Viridis Clean Energy (VIR) (“VCE”) provides the following update on the sale process. VCE has received proposals from various parties regarding the possible purchase of VCE or some or all of its assets. The various proposals are confidential, non-binding and incomplete and subject to further due diligence review and other conditions. The responsible entity and its financial adviser, Macquarie Capital Advisers, have provided the interested parties with access to a document data room and are currently conducting visits with the parties and their respective advisers to selected VCE project sites. Over the past several weeks the interested parties have been reviewing the detailed technical, commercial and financial data for VCE’s 43 landfill gas projects included in the data room, with the expectation of submitting binding proposals on completion of their data and site reviews.

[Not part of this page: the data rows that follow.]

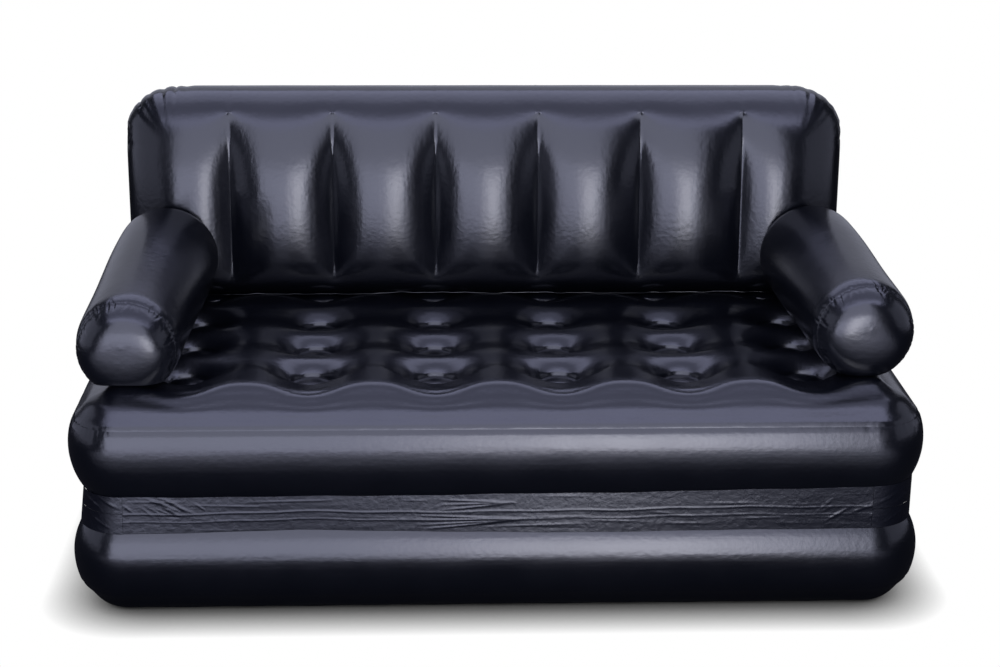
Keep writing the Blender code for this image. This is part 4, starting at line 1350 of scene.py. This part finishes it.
bpy.ops.mesh.primitive_plane_add(size=40, location=(0, 0, 0))
floor = bpy.context.object
floor.name = "studio_floor"
material, tree, shader = new_material("white_studio_floor")
shader.inputs["Base Color"].default_value = (0.02, 0.02, 0.02, 1)
shader.inputs["Roughness"].default_value = 1.0
shader.inputs["Specular IOR Level"].default_value = 0.0
# Painted contact shadow: camera rays see the floor glow white, darkened near the sofa by ambient occlusion
# rather than by the lamps; other rays see a near-black floor
painted_shadow_occlusion = add_node(tree, "ShaderNodeAmbientOcclusion", samples=16, Distance=painted_shadow_reach)
shade = add_node(tree, "ShaderNodeMath", [(0, painted_shadow_occlusion.outputs["AO"])], operation="POWER")
shade.inputs[1].default_value = painted_shadow_power
glow_with_painted_shadow = add_node(tree, "ShaderNodeEmission", [("Strength", shade.outputs[0])])
path = add_node(tree, "ShaderNodeLightPath")
choose = add_node(tree, "ShaderNodeMixShader", [(0, path.outputs["Is Camera Ray"]), (1, shader.outputs[0]),
                                                (2, glow_with_painted_shadow.outputs[0])])
tree.links.new(choose.outputs[0], tree.nodes["Material Output"].inputs["Surface"])
floor.data.materials.append(material)

world = bpy.data.worlds.new("studio")
bpy.context.scene.world = world
world.use_nodes = True
tree = world.node_tree
tree.nodes.clear()
path = add_node(tree, "ShaderNodeLightPath")
white = add_node(tree, "ShaderNodeBackground", Strength=1.0, Color=(1, 1, 1, 1))
dim = add_node(tree, "ShaderNodeBackground", Strength=0.05, Color=(0.75, 0.80, 1.0, 1))
choose = add_node(tree, "ShaderNodeMixShader", [(0, path.outputs["Is Camera Ray"]), (1, dim.outputs[0]),
                                                (2, white.outputs[0])])
add_node(tree, "ShaderNodeOutputWorld", [("Surface", choose.outputs[0])])


def soft_light(name, low, high, facing, brightness, colour):
    """Soft panel between two corners of a flat box; brightness is what a mirror shows of it."""
    low, high = Vector(low), Vector(high)
    turn = Vector(facing).to_track_quat("-Z", "Y")
    span = turn.inverted() @ (high - low)
    bpy.ops.object.light_add(type="AREA", location=(low + high) / 2, rotation=turn.to_euler())
    lamp = bpy.context.object
    lamp.name = name
    lamp.data.shape = "RECTANGLE"
    lamp.data.size, lamp.data.size_y = abs(span.x), abs(span.y)
    lamp.data.energy = brightness * math.pi * lamp.data.size * lamp.data.size_y
    lamp.data.color = to_linear(colour)[:3]
    lamp.visible_camera = False


rearward, forwards, rightward, leftward, upward, downward = (
    (0, 1, 0), (0, -1, 0), (1, 0, 0), (-1, 0, 0), (0, 0, 1), (0, 0, -1))
front_white, ceiling_white = "#dce0ff", "#d2d6ff"
soft_light("front_wall", (-1.95, -2.05, 0.02), (1.30, -2.05, 3.1), rearward, 1.6, front_white)
soft_light("front_wall_left", (-1.80, -2.06, 0.02), (1.05, -2.06, 3.1), rearward, 1.6, front_white)
soft_light("front_softbox", (-1.80, -2.04, 0.02), (0.95, -2.04, 0.95), rearward, 1.6, front_white)
# A ray passes only one of two panels in one plane, so each lies a little in front of the last
core_x, core_y, core_foot = 0.38, -2.03, 0.02
for k, (half_span, top) in enumerate(((0.58, 0.90), (0.44, 0.84), (0.30, 0.76), (0.17, 0.68))):
    y = core_y + 0.01 * k
    soft_light("front_core", (core_x - half_span, y, core_foot), (core_x + half_span, y, top), rearward, 1.3,
               "#fafaff")
for k, (near, brightness) in enumerate(((-0.80, 0.20), (-0.97, 0.30), (-1.15, 0.45), (-1.35, 0.80))):
    z = 0.01 + 0.003 * k
    soft_light("floor_card", (-1.9, -1.98, z), (1.38, near, z), upward, brightness, front_white)
soft_light("left_fill", (-2.6, -1.6, 0.2), (-2.6, 1.2, 2.0), rightward, 0.8, front_white)
soft_light("right_fill", (2.6, -2.0, 0.2), (2.6, 0.8, 2.0), leftward, 0.6, front_white)
soft_light("backdrop", (-3.5, 3.5, 0.05), (3.5, 3.5, 3.0), forwards, 0.5, "#e6e9ff")
soft_light("ceiling", (-2.4, -2.05, 3.13), (2.4, 3.4, 3.13), downward, 1.3, ceiling_white)
soft_light("ceiling_middle", (-2.4, -2.05, 3.12), (2.4, -0.65, 3.12), downward, 0.9, ceiling_white)
soft_light("ceiling_front", (-2.4, -2.05, 3.11), (2.4, -1.1, 3.11), downward, 1.6, ceiling_white)
soft_light("ceiling_rear", (-2.4, 0.6, 3.1), (2.4, 3.2, 3.1), downward, 0.8, "#d8dcff")

bpy.context.scene.view_settings.view_transform = "Standard"
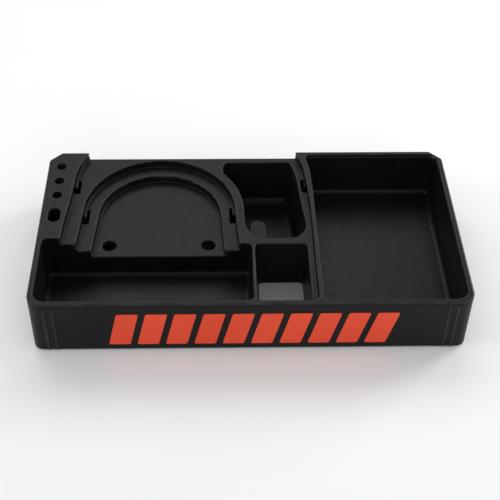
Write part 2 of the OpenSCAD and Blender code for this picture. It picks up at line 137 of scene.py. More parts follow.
class Field:
    def __init__(self, lo, hi, h):
        self.h = h
        self.lo = np.array(lo, float)
        n = [int(math.ceil((b - a) / h)) + 1 for a, b in zip(lo, hi)]
        self.ax = [(lo[k] + h * np.arange(n[k])).astype(F) for k in range(3)]
        self.D = np.full(n, F(1e3))

    def sub(self, box=None):
        if box is None:
            sl = (slice(None),) * 3
        else:
            sl = []
            for k in range(3):
                i0 = max(0, int(math.floor((box[0][k] - self.lo[k]) / self.h)) - 1)
                i1 = min(len(self.ax[k]), int(math.ceil((box[1][k] - self.lo[k]) / self.h)) + 2)
                sl.append(slice(i0, i1))
            sl = tuple(sl)
        x = self.ax[0][sl[0]][:, None]
        y = self.ax[1][sl[1]][None, :]
        z = self.ax[2][sl[2]][None, None, :]
        return sl, x, y, z

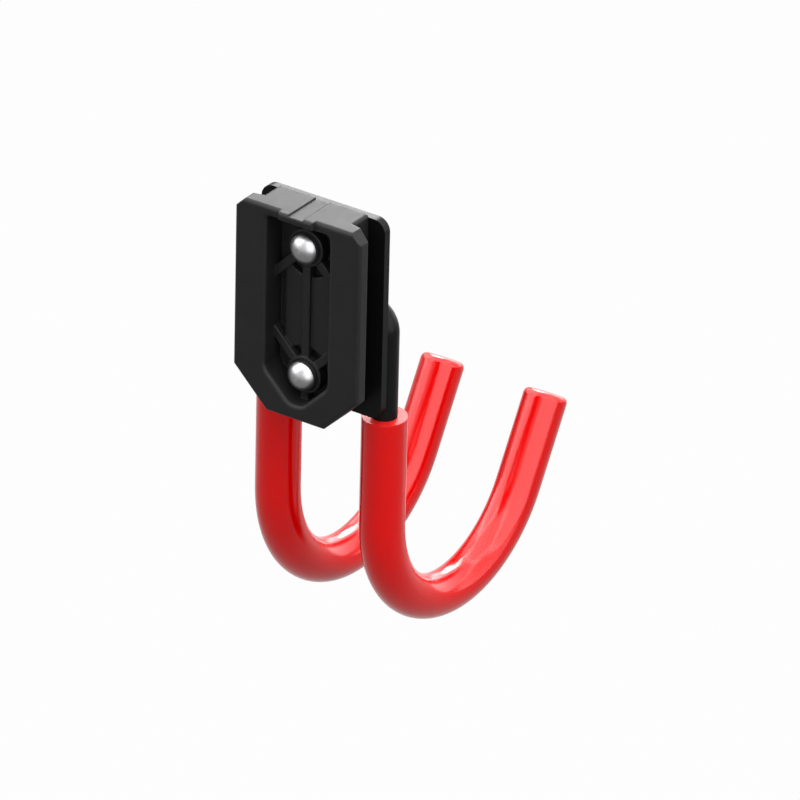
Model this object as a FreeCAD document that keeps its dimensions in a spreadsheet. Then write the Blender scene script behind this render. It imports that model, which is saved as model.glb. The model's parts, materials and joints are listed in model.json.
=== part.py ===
import FreeCAD, Part
import math
import os
import Sketcher

os.makedirs("parts", exist_ok=True)

# Wall hook on a slide-in cleat. Millimetres.
# X runs across the plate, Y points to the wall, Z is up.
# The flat face of the cleat that rests on the wall side lies on Y = 0, its bottom edge on Z = 0.

doc = FreeCAD.newDocument("hook")
V = FreeCAD.Vector

sheet = doc.addObject("Spreadsheet::Sheet", "Sizes")
CELLS = [
    # cleat, outer form
    ("cleat_width", 53.8, "across the two flanges"),
    ("cleat_height", 81.6, "bottom edge to top edge"),
    ("cleat_depth", 16.0, "wall-side face to back plate"),
    ("flange_reach", 7.5, "flange beyond the neck on each side, the depth of the side grooves"),
    ("flange_edge", 4.9, "flange thickness at its outer edge"),
    ("flange_root", 6.5, "flange thickness where it joins the neck"),
    ("shoulder_cut", 4.0, "corner cut at the top of each flange"),
    ("lead_cut", 14.5, "corner cut at the bottom, guides the cleat in"),
    ("face_radius", 1.5, "rounding round the wall-side face"),
    ("neck_radius", 1.4, "rounding of the neck's top edges"),
    # cleat, pocket on the wall side
    ("pocket_wall", 5.8, "neck's side to the pocket at the face"),
    ("pocket_top_wall", 4.0, "top edge to the pocket at the face"),
    ("pocket_base", 5.9, "height of the lowest wall at the face"),
    ("pocket_base_width", 5.6, "between the slanting lower corners"),
    ("pocket_depth", 10.4, "face to pocket floor"),
    ("pocket_draft", 1.5, "degrees, all pocket walls"),
    ("pocket_round", 5.6, "radius between the slants and the base"),
    ("pocket_corner", 1.6, "radius of the upper corners"),
    ("rim_radius", 1.6, "rounding of the pocket's rim"),
    # cleat, ribs and bosses inside the pocket
    ("rib_width", 3.3, "all ribs"),
    ("rib_level", 6.2, "face to the top of the ribs"),
    ("rib_sink", 1.0, "slanting ribs beyond the pocket's side walls"),
    ("web_side_gap", 4.15, "raised middle panel to the pocket's side at the face"),
    ("web_level", 7.5, "face to the middle panel"),
    ("boss_radius", 7.25, ""),
    ("upper_clearing", 2.65, "radius of the clearing round the upper boss, beyond half the panel's width"),
    ("lower_clearing", 1.15, "the same round the lower boss"),
    ("boss_level", 5.7, "face to the top of the bosses"),
    ("edge_radius", 0.4, "rounding of the front edges of ribs, panel and bosses"),
    ("seat_rim", 1.3, "boss wall round the seat of the rivet head"),
    ("seat_depth", 0.5, ""),
    # cleat, top
    ("groove_width", 6.3, ""),
    ("groove_depth", 0.5, ""),
    ("nib_width", 15.0, "small stop above the pocket"),
    ("nib_height", 3.3, ""),
    ("nib_reach", 1.8, ""),
    ("nib_radius", 1.3, ""),
    # back plate
    ("plate_side_inset", 0.35, "plate's side edge inside the cleat's"),
    ("plate_top_inset", 1.0, ""),
    ("plate_bottom_inset", 1.4, ""),
    ("plate_thickness", 3.2, ""),
    ("plate_corner", 5.0, ""),
    # rivets
    ("rivet_low", 15.9, "bottom edge to the lower rivet"),
    ("rivet_top_inset", 14.9, "top edge to the upper rivet"),
    ("head_gap", 0.35, "rivet head to the wall of its seat"),
    ("head_skirt", 2.2, "straight side of the rivet head"),
    ("head_height", 5.4, "whole head, skirt and dome"),
    ("shank_radius", 3.15, ""),
    ("shank_clearance", 0.1, "hole wall to shank"),
    ("tail_radius", 5.0, ""),
    ("tail_height", 2.2, ""),
    # rod
    ("rod_diameter", 9.5, ""),
    ("arm_inset", 3.75, "plate's side edge to the middle of the arm"),
    ("bar_height", 40.4, "middle of the cross bar"),
    ("bar_bend", 7.9, "bend radius of the cross bar, to the middle"),
    ("arm_turn_height", -44.3, "where the legs begin to curve"),
    ("arm_bend", 47.9, "bend radius of the arms, to the middle"),
    ("arm_angle", 150.2, "degrees turned by each arm"),
    ("arm_tip", 35.0, "straight end of each arm, with its sleeve"),
    ("rod_end_cut", 1.0, "chamfer on the rod's ends"),
    # sleeves
    ("sleeve_wall", 3.55, ""),
    ("sleeve_top", -1.0, ""),
    ("sleeve_cap", 3.4, "closed end beyond the rod"),
    ("sleeve_end_radius", 2.3, ""),
    ("sleeve_clearance", 0.05, "rod to sleeve"),
    # weld beads
    ("weld_leg", 4.2, "middle of the leg to the bead's far side, on the plate"),
    ("weld_toe", 1.2, ""),
    ("weld_bottom", 6.0, "height of the bead's lower end"),
    ("weld_bend_gap", 2.5, "bead's upper end to the cross bar's bend"),
    # what follows from the sizes above
    ("neck_width", "=cleat_width - 2 * flange_reach", ""),
    ("pocket_width", "=neck_width - 2 * pocket_wall", ""),
    ("pocket_top", "=cleat_height - pocket_top_wall", ""),
    ("pocket_cut", "=(pocket_width - pocket_base_width) / 2", ""),
    ("rib_reach", "=pocket_width / 2 + rib_sink", ""),
    ("web_width", "=pocket_width - 2 * web_side_gap", ""),
    ("upper_ring_radius", "=web_width / 2 + upper_clearing", ""),
    ("lower_ring_radius", "=web_width / 2 + lower_clearing", ""),
    ("seat_radius", "=boss_radius - seat_rim", ""),
    ("head_radius", "=seat_radius - head_gap", ""),
    ("plate_width", "=cleat_width - 2 * plate_side_inset", ""),
    ("plate_top", "=cleat_height - plate_top_inset", ""),
    ("rivet_high", "=cleat_height - rivet_top_inset", ""),
    ("arm_spacing", "=plate_width - 2 * arm_inset", ""),
    ("weld_length", "=bar_height - bar_bend - weld_bend_gap - weld_bottom", ""),
]
for row, (name, value, note) in enumerate(CELLS, start=1):
    sheet.set(f"A{row}", name)
    sheet.setAlias(f"B{row}", name)
    sheet.set(f"B{row}", str(value))
    sheet.set(f"C{row}", note)
doc.recompute()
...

It is expected that this process may take up to a further 4-6 weeks, possibly longer. Further updates will be provided as the process progresses. Edward Northam Managing Director Viridis Clean Energy Group www.viridisenergy.com 61 3 9677 8008 Background Viridis Clean Energy is an ASX listed energy infrastructure fund that has been established by Viridis Energy Capital Pty Limited as a special purpose investment vehicle focused exclusively on direct, longterm investment in a global portfolio of clean energy projects. Viridis invests in projects employing proven renewable, waste and other clean energy fuels and technologies in selected geographical markets, with a primary focus on Europe, North America and Australia. The Fund’s current investment portfolio includes ownership interests in 43 projects located in the USA and UK with a total capacity of 106 MW. Viridis Energy Capital Pty Limited is the investment manager for Viridis Clean Energy (ARSN 115 340 639). Viridis Investment Management Limited (ABN 51 099 788 431) is the responsible entity of Viridis Clean Energy..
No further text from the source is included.